3 responses to “Vampires…

  1. Pingback: Movie Review; Lost Boys: The Tribe « The Christian Scribbler

  2. Donna

    No matter how
    resplendent the “vampire” is portrayed in mythology and fiction, in Scripture blood drinking and
    creatures of darkness are judged as despicable by God. Distortion of the purpose of blood is a
    satanic mockery of God’s intent for the sacredness blood represents. Scripture teaches, “Only
    be sure that thou eat not the blood: for the blood is the life…” (Deut. 12:23) and in the shedding
    of blood is the remission of sins. Meyer “received” the story of Twilight in a dream on June 2,
    2003. The vision compelled her to start writing the story immediately. She says she had an
    additional dream after Twilight was finished when her vampire character Edward came to speak
    to her.

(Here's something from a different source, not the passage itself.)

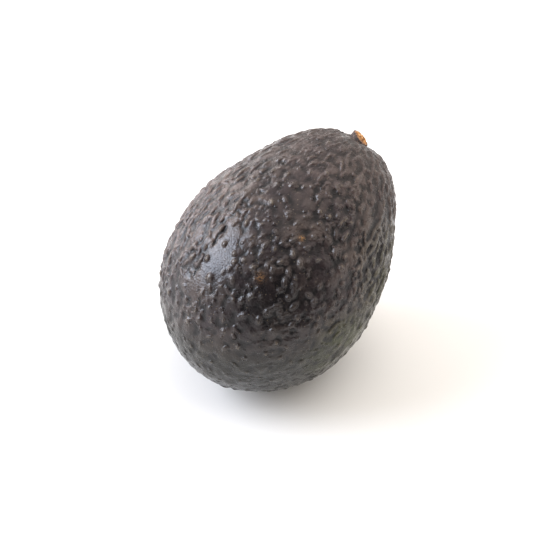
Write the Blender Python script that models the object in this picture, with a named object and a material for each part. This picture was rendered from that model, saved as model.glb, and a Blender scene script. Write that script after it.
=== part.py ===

Her latest novel, The Host, is about demon possession

    • Kliska

      The main point of this post is to back up the idea that humans don’t have any excuse for their lack of belief; we carry the concepts of immortality, sin, redemption, etc… within us and if they are not put into and onto their proper target, they get twisted. Even though many scifi writers claim to be atheist/agnostic, one can see these themes come out in their work. Most people would say that they are just popular themes, and they’d be right. My argument takes the fact of popular themes and goes deeper; though certain humans try to deny the fact of our immortality, they try to deny the fact of sin, redemption, etc… they know on some level that they are wrong and are attracted to these themes despite themselves.